▶ **Your instructions**: Please output the data below exactly as given, starting at its first line and stopping after the line that contains "finish[where] = FINISHES.index(name)".

▶ **Stored data**:
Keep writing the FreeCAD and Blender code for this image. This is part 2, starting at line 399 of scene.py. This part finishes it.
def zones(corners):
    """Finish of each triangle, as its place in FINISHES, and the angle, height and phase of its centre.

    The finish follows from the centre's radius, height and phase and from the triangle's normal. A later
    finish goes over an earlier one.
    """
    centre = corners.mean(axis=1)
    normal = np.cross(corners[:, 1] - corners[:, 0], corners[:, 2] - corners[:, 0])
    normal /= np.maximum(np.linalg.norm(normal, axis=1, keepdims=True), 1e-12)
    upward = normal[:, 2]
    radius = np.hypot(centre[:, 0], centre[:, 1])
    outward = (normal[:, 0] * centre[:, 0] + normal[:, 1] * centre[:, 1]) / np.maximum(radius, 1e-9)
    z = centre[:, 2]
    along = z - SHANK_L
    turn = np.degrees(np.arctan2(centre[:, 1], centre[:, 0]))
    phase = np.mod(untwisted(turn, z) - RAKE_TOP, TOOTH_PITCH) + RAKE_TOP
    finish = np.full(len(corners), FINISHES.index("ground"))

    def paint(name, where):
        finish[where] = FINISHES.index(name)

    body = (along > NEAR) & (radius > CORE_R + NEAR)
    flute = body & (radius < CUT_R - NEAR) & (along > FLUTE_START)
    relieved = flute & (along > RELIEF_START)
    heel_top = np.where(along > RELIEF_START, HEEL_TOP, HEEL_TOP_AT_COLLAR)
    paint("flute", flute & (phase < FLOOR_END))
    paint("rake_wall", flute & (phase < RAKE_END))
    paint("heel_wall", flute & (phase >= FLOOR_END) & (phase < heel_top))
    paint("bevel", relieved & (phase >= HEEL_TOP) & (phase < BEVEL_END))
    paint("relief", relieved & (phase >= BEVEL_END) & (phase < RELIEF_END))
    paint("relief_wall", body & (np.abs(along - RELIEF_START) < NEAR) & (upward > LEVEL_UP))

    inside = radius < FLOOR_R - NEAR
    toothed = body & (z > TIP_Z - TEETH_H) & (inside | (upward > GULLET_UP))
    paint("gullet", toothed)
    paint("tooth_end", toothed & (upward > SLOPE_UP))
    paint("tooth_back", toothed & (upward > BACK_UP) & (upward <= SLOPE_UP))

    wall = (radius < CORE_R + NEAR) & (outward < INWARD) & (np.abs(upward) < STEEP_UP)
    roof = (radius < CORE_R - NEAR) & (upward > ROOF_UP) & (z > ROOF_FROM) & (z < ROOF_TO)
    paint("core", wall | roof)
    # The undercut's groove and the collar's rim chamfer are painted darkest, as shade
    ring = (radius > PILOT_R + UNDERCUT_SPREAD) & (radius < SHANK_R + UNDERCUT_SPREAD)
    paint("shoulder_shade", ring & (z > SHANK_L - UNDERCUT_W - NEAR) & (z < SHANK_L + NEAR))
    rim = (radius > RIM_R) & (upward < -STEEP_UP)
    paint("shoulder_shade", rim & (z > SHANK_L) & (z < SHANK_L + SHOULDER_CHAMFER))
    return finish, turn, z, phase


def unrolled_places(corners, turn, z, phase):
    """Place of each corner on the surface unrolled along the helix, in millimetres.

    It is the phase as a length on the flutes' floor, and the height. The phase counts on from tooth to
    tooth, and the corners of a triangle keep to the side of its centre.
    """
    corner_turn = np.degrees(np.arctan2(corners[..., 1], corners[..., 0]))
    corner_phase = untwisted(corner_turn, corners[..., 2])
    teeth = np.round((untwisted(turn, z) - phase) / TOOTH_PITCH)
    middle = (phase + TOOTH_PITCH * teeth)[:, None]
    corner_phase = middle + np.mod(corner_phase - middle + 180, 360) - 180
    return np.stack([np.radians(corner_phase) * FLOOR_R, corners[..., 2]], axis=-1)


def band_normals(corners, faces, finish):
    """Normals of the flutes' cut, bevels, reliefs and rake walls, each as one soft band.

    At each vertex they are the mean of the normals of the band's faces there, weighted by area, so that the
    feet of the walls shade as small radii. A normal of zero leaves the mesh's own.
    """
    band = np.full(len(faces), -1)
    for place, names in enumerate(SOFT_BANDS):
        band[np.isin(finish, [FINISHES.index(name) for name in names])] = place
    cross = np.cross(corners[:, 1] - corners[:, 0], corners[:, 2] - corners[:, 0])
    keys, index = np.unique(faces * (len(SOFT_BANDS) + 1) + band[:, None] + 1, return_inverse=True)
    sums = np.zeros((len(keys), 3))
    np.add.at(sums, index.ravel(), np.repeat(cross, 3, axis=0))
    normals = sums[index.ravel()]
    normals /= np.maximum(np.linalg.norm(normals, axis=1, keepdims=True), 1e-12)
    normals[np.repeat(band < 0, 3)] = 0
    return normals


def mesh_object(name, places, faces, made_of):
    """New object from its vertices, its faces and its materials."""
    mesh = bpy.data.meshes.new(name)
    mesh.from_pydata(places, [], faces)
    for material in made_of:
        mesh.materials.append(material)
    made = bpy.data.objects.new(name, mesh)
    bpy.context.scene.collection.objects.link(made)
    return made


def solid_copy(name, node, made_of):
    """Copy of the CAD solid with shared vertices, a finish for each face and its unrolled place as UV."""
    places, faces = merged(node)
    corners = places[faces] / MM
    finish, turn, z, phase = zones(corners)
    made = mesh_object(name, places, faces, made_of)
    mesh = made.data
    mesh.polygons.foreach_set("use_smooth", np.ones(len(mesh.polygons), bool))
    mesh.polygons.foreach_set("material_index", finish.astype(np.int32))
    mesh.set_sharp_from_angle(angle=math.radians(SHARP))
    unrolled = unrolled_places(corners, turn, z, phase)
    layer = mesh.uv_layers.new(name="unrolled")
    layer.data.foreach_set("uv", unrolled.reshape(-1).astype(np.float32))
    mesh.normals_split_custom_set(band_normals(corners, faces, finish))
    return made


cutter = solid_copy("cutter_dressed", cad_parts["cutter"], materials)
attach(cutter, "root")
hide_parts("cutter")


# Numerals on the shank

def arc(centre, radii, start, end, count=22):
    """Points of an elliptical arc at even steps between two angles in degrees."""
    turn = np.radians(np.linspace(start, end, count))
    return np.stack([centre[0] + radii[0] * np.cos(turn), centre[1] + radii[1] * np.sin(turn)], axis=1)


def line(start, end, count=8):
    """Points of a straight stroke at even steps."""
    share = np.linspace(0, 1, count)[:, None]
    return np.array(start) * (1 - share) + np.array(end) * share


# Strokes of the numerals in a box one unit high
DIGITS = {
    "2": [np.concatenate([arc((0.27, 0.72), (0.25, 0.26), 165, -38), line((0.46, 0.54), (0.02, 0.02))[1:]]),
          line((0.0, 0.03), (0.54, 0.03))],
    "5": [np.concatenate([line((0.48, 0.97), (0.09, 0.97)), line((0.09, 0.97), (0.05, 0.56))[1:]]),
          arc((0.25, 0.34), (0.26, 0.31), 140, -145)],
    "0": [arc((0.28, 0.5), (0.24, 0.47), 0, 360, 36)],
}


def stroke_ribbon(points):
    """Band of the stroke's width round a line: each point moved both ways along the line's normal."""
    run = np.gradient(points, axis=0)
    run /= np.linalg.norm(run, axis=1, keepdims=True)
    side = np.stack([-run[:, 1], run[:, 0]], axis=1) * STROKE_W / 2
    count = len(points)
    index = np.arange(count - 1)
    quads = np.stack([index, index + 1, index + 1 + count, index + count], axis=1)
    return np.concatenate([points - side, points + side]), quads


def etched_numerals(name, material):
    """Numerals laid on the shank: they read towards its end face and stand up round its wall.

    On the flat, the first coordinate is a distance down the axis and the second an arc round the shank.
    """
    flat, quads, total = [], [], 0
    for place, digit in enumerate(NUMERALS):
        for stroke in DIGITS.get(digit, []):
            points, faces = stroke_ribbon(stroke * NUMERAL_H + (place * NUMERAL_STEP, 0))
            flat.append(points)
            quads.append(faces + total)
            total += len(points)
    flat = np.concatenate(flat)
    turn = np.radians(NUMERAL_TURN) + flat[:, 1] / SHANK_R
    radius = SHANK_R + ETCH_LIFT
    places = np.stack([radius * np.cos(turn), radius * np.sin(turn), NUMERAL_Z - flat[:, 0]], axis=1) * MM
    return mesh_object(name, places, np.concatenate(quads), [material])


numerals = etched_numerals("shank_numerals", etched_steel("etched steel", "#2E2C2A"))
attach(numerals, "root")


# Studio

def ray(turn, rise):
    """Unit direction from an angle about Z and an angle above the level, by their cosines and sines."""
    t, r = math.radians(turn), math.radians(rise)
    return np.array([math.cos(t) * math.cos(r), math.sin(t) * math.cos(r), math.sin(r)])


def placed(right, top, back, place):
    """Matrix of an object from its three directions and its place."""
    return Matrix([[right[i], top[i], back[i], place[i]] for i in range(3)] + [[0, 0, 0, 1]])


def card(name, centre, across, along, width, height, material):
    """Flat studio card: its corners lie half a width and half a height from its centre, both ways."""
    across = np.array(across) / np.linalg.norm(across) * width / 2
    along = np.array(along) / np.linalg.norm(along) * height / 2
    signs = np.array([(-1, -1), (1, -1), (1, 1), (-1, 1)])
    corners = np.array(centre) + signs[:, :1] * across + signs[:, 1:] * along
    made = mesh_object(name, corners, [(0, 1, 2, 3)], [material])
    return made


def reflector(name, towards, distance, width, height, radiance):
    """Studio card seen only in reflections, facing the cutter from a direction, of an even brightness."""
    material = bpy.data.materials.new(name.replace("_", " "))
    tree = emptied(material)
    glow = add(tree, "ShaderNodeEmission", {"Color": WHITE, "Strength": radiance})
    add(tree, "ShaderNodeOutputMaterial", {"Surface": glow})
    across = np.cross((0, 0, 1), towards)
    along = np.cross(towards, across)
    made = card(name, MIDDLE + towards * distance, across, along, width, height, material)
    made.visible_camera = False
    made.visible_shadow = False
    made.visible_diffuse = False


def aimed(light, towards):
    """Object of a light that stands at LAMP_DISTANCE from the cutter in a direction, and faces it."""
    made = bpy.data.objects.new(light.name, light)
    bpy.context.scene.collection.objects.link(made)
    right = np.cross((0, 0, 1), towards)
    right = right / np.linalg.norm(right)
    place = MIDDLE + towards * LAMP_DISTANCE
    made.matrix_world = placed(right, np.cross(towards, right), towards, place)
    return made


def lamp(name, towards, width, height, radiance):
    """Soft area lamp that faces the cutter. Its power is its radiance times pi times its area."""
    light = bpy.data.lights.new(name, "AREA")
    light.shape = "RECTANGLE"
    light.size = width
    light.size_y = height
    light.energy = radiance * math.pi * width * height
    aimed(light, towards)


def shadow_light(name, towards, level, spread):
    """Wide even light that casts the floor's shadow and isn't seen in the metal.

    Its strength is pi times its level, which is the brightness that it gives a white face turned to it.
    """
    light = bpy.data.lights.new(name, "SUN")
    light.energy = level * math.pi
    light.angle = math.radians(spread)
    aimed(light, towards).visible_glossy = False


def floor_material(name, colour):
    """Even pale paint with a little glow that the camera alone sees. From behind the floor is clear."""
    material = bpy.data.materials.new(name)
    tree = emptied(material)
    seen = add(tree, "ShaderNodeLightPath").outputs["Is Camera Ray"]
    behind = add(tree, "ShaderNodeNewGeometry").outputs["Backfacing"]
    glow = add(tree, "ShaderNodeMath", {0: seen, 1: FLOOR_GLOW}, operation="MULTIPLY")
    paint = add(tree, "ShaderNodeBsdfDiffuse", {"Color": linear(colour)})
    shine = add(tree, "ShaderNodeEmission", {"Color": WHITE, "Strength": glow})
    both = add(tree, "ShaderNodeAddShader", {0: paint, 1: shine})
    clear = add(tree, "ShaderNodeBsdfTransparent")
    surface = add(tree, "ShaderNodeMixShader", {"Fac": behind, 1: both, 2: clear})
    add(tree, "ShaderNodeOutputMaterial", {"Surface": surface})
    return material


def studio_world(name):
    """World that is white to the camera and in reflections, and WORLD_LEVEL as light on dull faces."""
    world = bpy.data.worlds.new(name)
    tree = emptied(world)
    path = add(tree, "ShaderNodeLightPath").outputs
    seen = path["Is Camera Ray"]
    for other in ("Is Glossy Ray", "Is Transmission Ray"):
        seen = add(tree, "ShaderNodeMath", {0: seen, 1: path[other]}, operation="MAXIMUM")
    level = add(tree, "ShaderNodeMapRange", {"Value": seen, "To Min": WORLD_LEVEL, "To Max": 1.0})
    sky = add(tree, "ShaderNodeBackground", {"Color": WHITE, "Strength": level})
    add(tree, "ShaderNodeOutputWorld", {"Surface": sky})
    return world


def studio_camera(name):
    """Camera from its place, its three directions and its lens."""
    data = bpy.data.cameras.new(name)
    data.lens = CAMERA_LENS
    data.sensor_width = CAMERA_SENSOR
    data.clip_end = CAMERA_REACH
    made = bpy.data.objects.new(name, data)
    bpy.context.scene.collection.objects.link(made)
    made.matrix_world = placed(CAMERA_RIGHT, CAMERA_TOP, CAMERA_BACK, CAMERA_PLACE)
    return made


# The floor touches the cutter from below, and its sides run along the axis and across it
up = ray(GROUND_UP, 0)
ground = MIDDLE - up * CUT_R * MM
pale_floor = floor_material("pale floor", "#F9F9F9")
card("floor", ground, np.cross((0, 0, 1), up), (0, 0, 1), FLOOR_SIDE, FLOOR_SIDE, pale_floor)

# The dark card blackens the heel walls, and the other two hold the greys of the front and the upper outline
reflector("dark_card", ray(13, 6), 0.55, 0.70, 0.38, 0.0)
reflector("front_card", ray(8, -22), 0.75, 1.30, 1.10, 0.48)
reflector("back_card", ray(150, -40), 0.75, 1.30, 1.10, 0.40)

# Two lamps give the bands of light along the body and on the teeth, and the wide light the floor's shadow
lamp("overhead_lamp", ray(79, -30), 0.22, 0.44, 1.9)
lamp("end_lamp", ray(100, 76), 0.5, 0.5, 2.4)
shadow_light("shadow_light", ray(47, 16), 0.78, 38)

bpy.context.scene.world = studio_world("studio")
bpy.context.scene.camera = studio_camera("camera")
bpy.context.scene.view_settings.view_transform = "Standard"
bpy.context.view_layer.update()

▶ **Exercise response**:
Keep writing the FreeCAD and Blender code for this image. This is part 2, starting at line 399 of scene.py. This part finishes it.
def zones(corners):
    """Finish of each triangle, as its place in FINISHES, and the angle, height and phase of its centre.

    The finish follows from the centre's radius, height and phase and from the triangle's normal. A later
    finish goes over an earlier one.
    """
    centre = corners.mean(axis=1)
    normal = np.cross(corners[:, 1] - corners[:, 0], corners[:, 2] - corners[:, 0])
    normal /= np.maximum(np.linalg.norm(normal, axis=1, keepdims=True), 1e-12)
    upward = normal[:, 2]
    radius = np.hypot(centre[:, 0], centre[:, 1])
    outward = (normal[:, 0] * centre[:, 0] + normal[:, 1] * centre[:, 1]) / np.maximum(radius, 1e-9)
    z = centre[:, 2]
    along = z - SHANK_L
    turn = np.degrees(np.arctan2(centre[:, 1], centre[:, 0]))
    phase = np.mod(untwisted(turn, z) - RAKE_TOP, TOOTH_PITCH) + RAKE_TOP
    finish = np.full(len(corners), FINISHES.index("ground"))

    def paint(name, where):
        finish[where] = FINISHES.index(name)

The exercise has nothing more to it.